My children have inherited my undying passion for family history and after they opened presents and read the second chapter of Luke my son asked relentlessly to visit the cemetery and bid a loving and cheerful Merry Christmas to my late grandparents and cousin. I confess my eyes lit up at the idea for a teaching moment had immediately dawned on me and I could think of few better lessons I could teach my little ones. We hurried out of the house as we were with no flowers, wreaths or anything else to place on the graves of our family members. No matter.
We sauntered past the very familiar tombstones to the far corner of the property, for we visit my grandparents' grave sites often and relaxed in the calm and soothing quiet and peace of the Binghamption Cemetery. I usually relate stories of my grandfather's life or describe my very young cousin's sweet disposition but today something else was percolating in my mind. My children poured out their usual love and admiration of our family who lay sleeping beneath them and as it happened, my six year old son found some artificial flowers that had blown away and into the desert on the edge of the graveyard. There were three bouquets - just enough to place on each of the sites. He indicated that this would be a good Christmas present for our family. I smiled and asked him what he thought the best Christmas present would be for them. He grew pensive and threw out a few suggestions - monuments, wreaths, and the like.

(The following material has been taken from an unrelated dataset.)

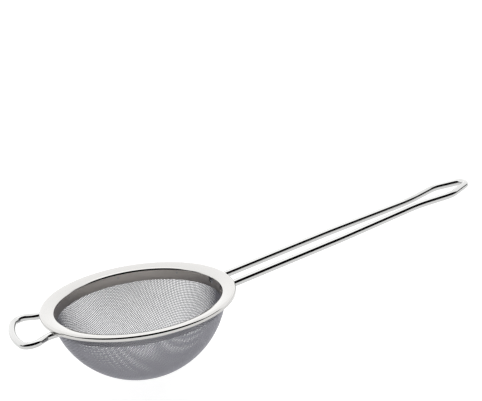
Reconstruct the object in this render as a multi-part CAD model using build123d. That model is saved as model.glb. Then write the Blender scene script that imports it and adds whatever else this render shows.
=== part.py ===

We climbed a small hill overlooking the cemetery and I asked again what the best gift anyone could give them might be. As we overlooked the peaceful grounds they again gave a few suggestions. Finally I ended the mystery and told them that the best gift they could receive had already been given to them in the darkness of a Bethlehem night over two thousand years ago. They received a Savior who could rescue them from sin and overcome even the tyrant of death. Because of Him they could live again and gain eternal life in heaven. My children took immediately to this answer and as the sun began to descend my seven year old daughter cheerfully began singing a made up song about Jesus having power over death to the tune of "Oh Susannah." I smiled. It was beautiful. I had been facing some very painful trials of my own in the last few days and had been clinging desperately to the strength and comfort of God. As I listened and looked out across the horizon peace overtook me in a calm assurance that the Lord can heal all things, no matter how devastating. Someday all can be made right, all wounds can be healed and the graves of the just can be opened in glorious majesty. May our hearts rest calmly and peacefully in the certain promise of a kind hearted God and complete redemption, and Merry Christmas.